Sometimes if they've just been crying and I come back my heart will ache, if they feel torn I usually can feel it though I don't always know why or how to fix it. Sometimes they're really angry and I can feel it, it causes me to become frustrated irritated and drained. If mac goes to the gym and I come back soon after I can feel the effects of a tiring workout....things like that are common in my daily life. OH and how could I forget? In MOST cases once I come back, I have a terrible migraine. And if I can hear them actually fighting inside that usually leads to a migraine as well.
How does your husband handle all of this and "them"?
As I've mentioned before, right now we're on a don't ask don't tell policy in most cases on a daily basis. You can't really imagine the emotional toll this takes on someone and how draining it can be on a couple (let alone a newly married couple), but at this point I only talk to my friend about it or "them" sometimes my husband if it's something I think he can help with but most of the time I handle them on my own, partly because I carry alot of guilt for having subjected him to them in the first place, partly because I just can't watch him become depressed about things he can't control, change, or fix.
Have they ever done anything that ended up being a big deal/problem?
Yes. Plenty. I in time intend to post alot of their escapades and adventures...
I'd love to read a book you wrote are you going to write one/have you?
No, at this time I have not finished a book. However, I am working on one and actually intend to use alot of what I disclose here to help me actually complete a book and get it published.
I think it will be therapeutic for all of "us".
What caused them to "materialize"?
The short answer is childhood sexual abuse, however I will later on disclose the actual goings on etc etc.

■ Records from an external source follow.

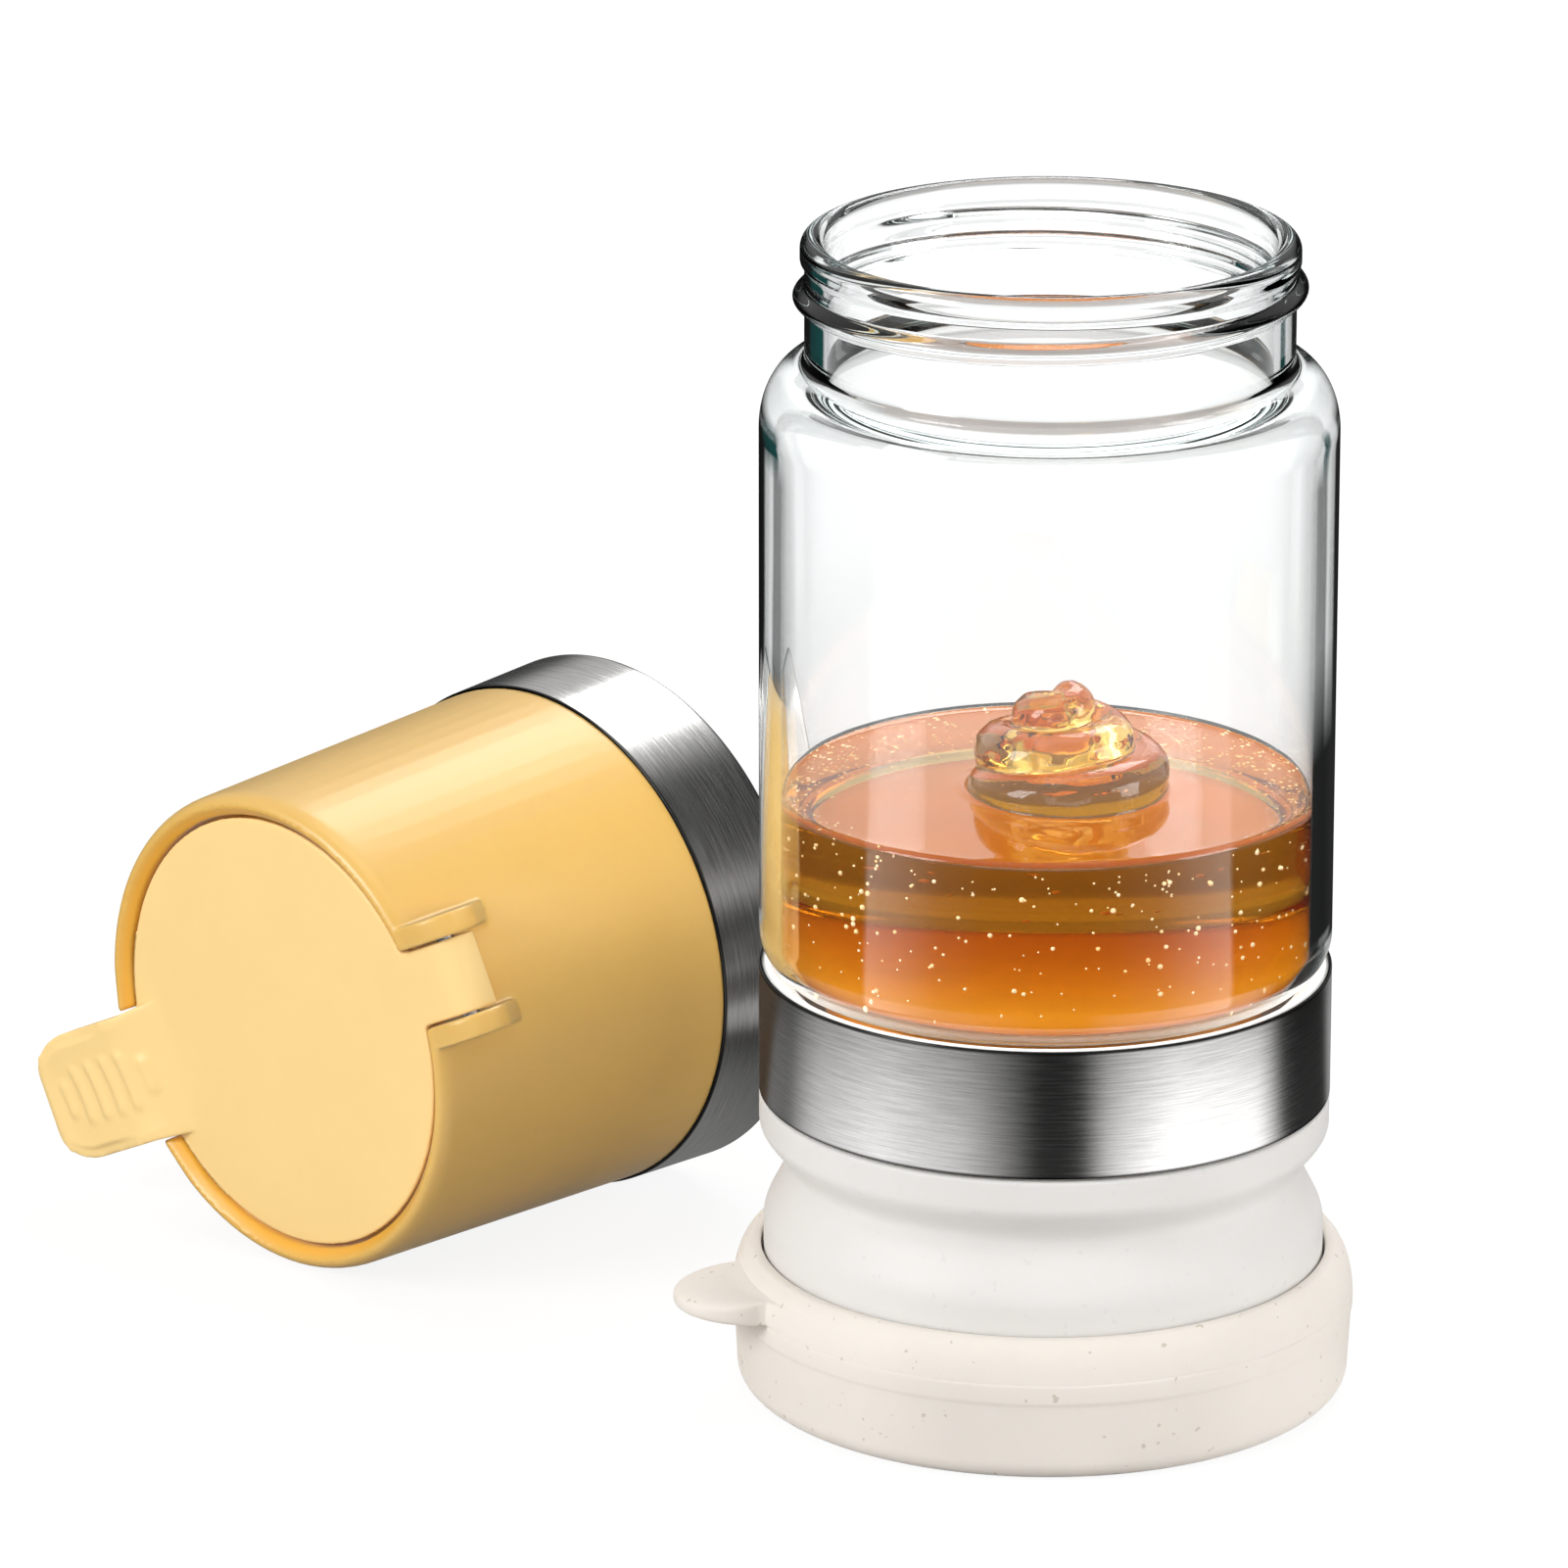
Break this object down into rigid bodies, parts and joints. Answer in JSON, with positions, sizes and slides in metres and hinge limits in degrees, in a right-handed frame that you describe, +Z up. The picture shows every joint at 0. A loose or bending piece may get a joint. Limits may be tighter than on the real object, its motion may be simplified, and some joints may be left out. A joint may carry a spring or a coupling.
{
  "type": "honey dispenser",
  "caption": "Glass squeeze honey dispenser: open screw-neck jar on a soft press bulb with peel-off base cover, tapered flip-lid cap taken off beside it.",
  "frame": {"origin": "centre of the base cover's underside, on the jar's axis", "axes": "+Z up along the jar's axis, +X to the right and +Y away from the viewer in the picture"},
  "size_m": [0.1525, 0.1305, 0.1328],
  "materials": {
    "glass": "clear polished",
    "white_plastic": "smooth",
    "brushed_steel": "brushed round",
    "clear_silicone": "satin",
    "white_silicone": "matte",
    "beige_silicone": "matte",
    "yellow_plastic": "satin",
    "lid_plastic": "satin",
    "pin_steel": "polished"
  },
  "bodies": {
    "cover": {"base_cover": "beige_silicone"},
    "bulb": {"squeeze_bulb": "white_silicone"},
    "jar": {"glass_jar": "glass", "base_collar": "white_plastic", "base_band": "brushed_steel", "base_gasket": "clear_silicone"},
    "cap": {"cap_shell": "yellow_plastic", "cap_band": "brushed_steel", "cap_funnel": "white_plastic", "cap_gasket": "clear_silicone", "outlet_valve": "clear_silicone", "valve_retainer": "white_plastic", "hinge_pin": "pin_steel"},
    "lid": {"flip_lid": "lid_plastic", "lid_plug": "clear_silicone"}
  },
  "joints": [
    {"name": "cover_pull_off", "type": "slide", "parent": "cover", "child": "bulb", "axis": [0, 0, 1], "range_m": [0, 0.03]},
    {"name": "bulb_press", "type": "slide", "parent": "bulb", "child": "jar", "axis": [0, 0, -1], "range_m": [0, 0.008], "stiffness_N_per_m": 1500, "springref_m": -0.003, "deforming": ["squeeze_bulb"]},
    {"name": "cap_lift", "type": "slide", "parent": "cover", "child": "cap", "axis": [0, 0, 1], "range_m": [0, 0.12]},
    {"name": "lid_hinge", "type": "hinge", "parent": "cap", "child": "lid", "pos_m": [-0.06626, 0.01749, 0.04148], "axis": [-0.3268, 0.2709, 0.9054], "range_deg": [0, 130]}
  ]
}
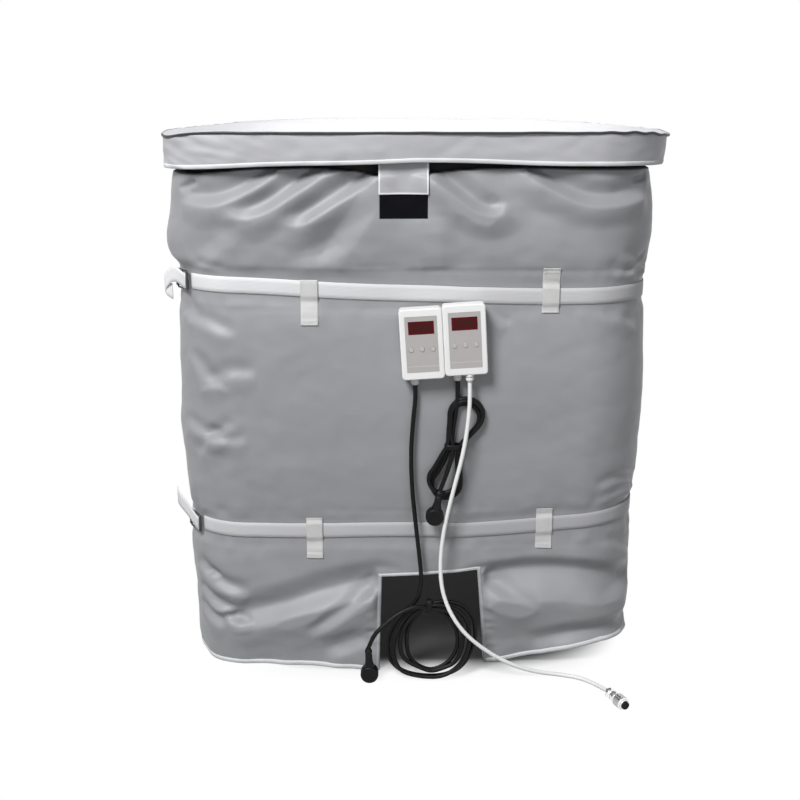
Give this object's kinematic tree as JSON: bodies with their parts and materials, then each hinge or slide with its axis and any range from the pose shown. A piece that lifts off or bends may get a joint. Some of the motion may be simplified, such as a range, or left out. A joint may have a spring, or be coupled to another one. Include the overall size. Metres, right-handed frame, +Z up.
{
  "type": "tote heating blanket",
  "caption": "Padded electric heating jacket for a square tote: lid cap, two buckled straps, outlet cut-out, clip-on temperature controllers, cords with plugs and a round connector.",
  "frame": {"origin": "middle of the footprint, on the ground", "axes": "+Z up, the front with the controllers faces -Y, +X to the right as seen from the front"},
  "size_m": [0.9542, 1.4695, 1.0545],
  "materials": {
    "cover_fabric": "satin",
    "lid_fabric": "satin",
    "lining_fabric": "matt",
    "wadding": "matt",
    "binding_tape": "satin",
    "strap_webbing": "satin",
    "loop_fabric": "satin",
    "tail_webbing": "matt",
    "hook_tape": "matt",
    "piping": "satin",
    "wire_silicone": "satin",
    "sensor_metal": "brushed",
    "buckle_wire": "satin",
    "case_white": "gloss",
    "gland_white": "gloss",
    "panel_grey": "matt",
    "display_red": "gloss",
    "button_silver": "satin",
    "board_green": "satin",
    "screw_steel": "satin",
    "black_cord": "satin",
    "black_plastic": "satin",
    "white_cord": "satin",
    "connector_metal": "polished"
  },
  "bodies": {
    "jacket": {"outer_cover": "cover_fabric", "inner_lining": "lining_fabric", "insulation": "wadding", "hem_binding": "binding_tape", "cutout_binding": "binding_tape", "top_binding": "binding_tape", "lower_heating_wire": "wire_silicone", "upper_heating_wire": "wire_silicone", "temperature_sensors": "sensor_metal", "controller_leads": "wire_silicone", "closing_hook_strip": "hook_tape", "closing_flap": "cover_fabric", "loop_patch": "hook_tape", "upper_strap": "strap_webbing", "lower_strap": "strap_webbing", "belt_loops": "loop_fabric", "upper_buckle": "buckle_wire", "upper_strap_tail": "tail_webbing", "lower_buckle": "buckle_wire", "lower_strap_tail": "tail_webbing", "case_screws": "screw_steel", "controller_pads": "hook_tape", "left_coil": "black_cord", "left_plug": "black_plastic", "right_plug": "black_plastic", "right_hank": "black_cord", "left_cord": "black_cord", "left_cord_tail": "black_cord", "right_cord": "black_cord", "sensor_cord": "white_cord", "connector_shell": "connector_metal", "connector_insert": "black_plastic", "cord_ties": "hook_tape", "left_rear_case": "case_white", "left_front_case": "case_white", "left_panel": "panel_grey", "left_circuit_board": "board_green", "left_display_window": "display_red", "left_mains_gland": "gland_white", "right_rear_case": "case_white", "right_front_case": "case_white", "right_panel": "panel_grey", "right_circuit_board": "board_green", "right_display_window": "display_red", "right_mains_gland": "gland_white", "right_sensor_gland": "gland_white"},
    "lid": {"lid_lining": "lining_fabric", "lid_insulation": "wadding", "lid_cover": "lid_fabric", "lid_hem_binding": "binding_tape", "lid_piping": "piping", "lid_tab": "lid_fabric", "lid_tab_hook": "hook_tape"},
    "left_left_button": {"left_left_button": "button_silver"},
    "left_middle_button": {"left_middle_button": "button_silver"},
    "left_right_button": {"left_right_button": "button_silver"},
    "right_left_button": {"right_left_button": "button_silver"},
    "right_middle_button": {"right_middle_button": "button_silver"},
    "right_right_button": {"right_right_button": "button_silver"},
    "coupling_ring": {"connector_ring": "connector_metal"}
  },
  "joints": [
    {"name": "lid_lift", "type": "slide", "parent": "jacket", "child": "lid", "axis": [0, 0, 1], "range_m": [0, 0.12]},
    {"name": "left_left_button_press", "type": "slide", "parent": "jacket", "child": "left_left_button", "axis": [0, 1, 0], "range_m": [0, 0.0008], "stiffness_N_per_m": 900, "springref_m": -0.0004},
    {"name": "left_middle_button_press", "type": "slide", "parent": "jacket", "child": "left_middle_button", "axis": [0, 1, 0], "range_m": [0, 0.0008], "stiffness_N_per_m": 900, "springref_m": -0.0004},
    {"name": "left_right_button_press", "type": "slide", "parent": "jacket", "child": "left_right_button", "axis": [0, 1, 0], "range_m": [0, 0.0008], "stiffness_N_per_m": 900, "springref_m": -0.0004},
    {"name": "right_left_button_press", "type": "slide", "parent": "jacket", "child": "right_left_button", "axis": [0, 1, 0], "range_m": [0, 0.0008], "stiffness_N_per_m": 900, "springref_m": -0.0004},
    {"name": "right_middle_button_press", "type": "slide", "parent": "jacket", "child": "right_middle_button", "axis": [0, 1, 0], "range_m": [0, 0.0008], "stiffness_N_per_m": 900, "springref_m": -0.0004},
    {"name": "right_right_button_press", "type": "slide", "parent": "jacket", "child": "right_right_button", "axis": [0, 1, 0], "range_m": [0, 0.0008], "stiffness_N_per_m": 900, "springref_m": -0.0004},
    {"name": "coupling_ring_turn", "type": "hinge", "parent": "jacket", "child": "coupling_ring", "pos_m": [0.373, -0.759, 0.0125], "axis": [0.4191, -0.908, 0], "continuous": true}
  ]
}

Are you going to let the alters write on your blog? Do they have blogs?
They do not have blogs that I am aware of. I would be happy to let them post on my blog and actually I know Eve for one is interested in doing so. Mac wants to as well however she is quite racist and doesn't really have a filter so that is still up for debate. I have told them that if they DO post they must state that they are not me, the "host" "DividedMind", and must state who they are and TRY not to be offensive.
Do you wish they would just go away?
I used to, but now that I've gotten to know their personalities I feel as if I'm connected to them in a way I just couldn't be with other people. I don't get to "talk" with them in my head as they can at this point not hear me when I've attempted to (yes I know this sounds crazy but you can blame my therapist for this). Right now our prime source of communication is txt files they leave me on my computer, also they leave messages with my friend or husband, post it notes, and at one point I had a journal for them which on a "bad day" Mac destroyed...so...no more book. Mac also takes videos of herself where she sometimes entertains herself and others relays messages to me. I don't wish they'd go away anymore though on really bad days I wish I could have peace and just be normal like everyone else but I do think everyone has days where they wish their lives weren't their own and I do owe them ALOT. Because of them I survived alot of trauma and was protected through my formative years. So no, I don't want them to go away. In fact, one of the goals that some people attempt to reach with D.I.D. is called "integration" which initially I was wanting to achieve blending them back into one person, me, the host. But THAT basically went to hell in a hand basket so now we're just working on reaching co-consciousness where I can be aware of what they're doing and when/with whom/why and *hopefully* get a vote in the decisions they make instead of just the other way around.
Let me know if you guys have more questions and later on when enough have accumulated I'll do another post like this one.
Thank you for the support, it truly is appreciated, by all of us.
-Divided Mind-
Amazing. I couldn't even imagine. You are an inspiration!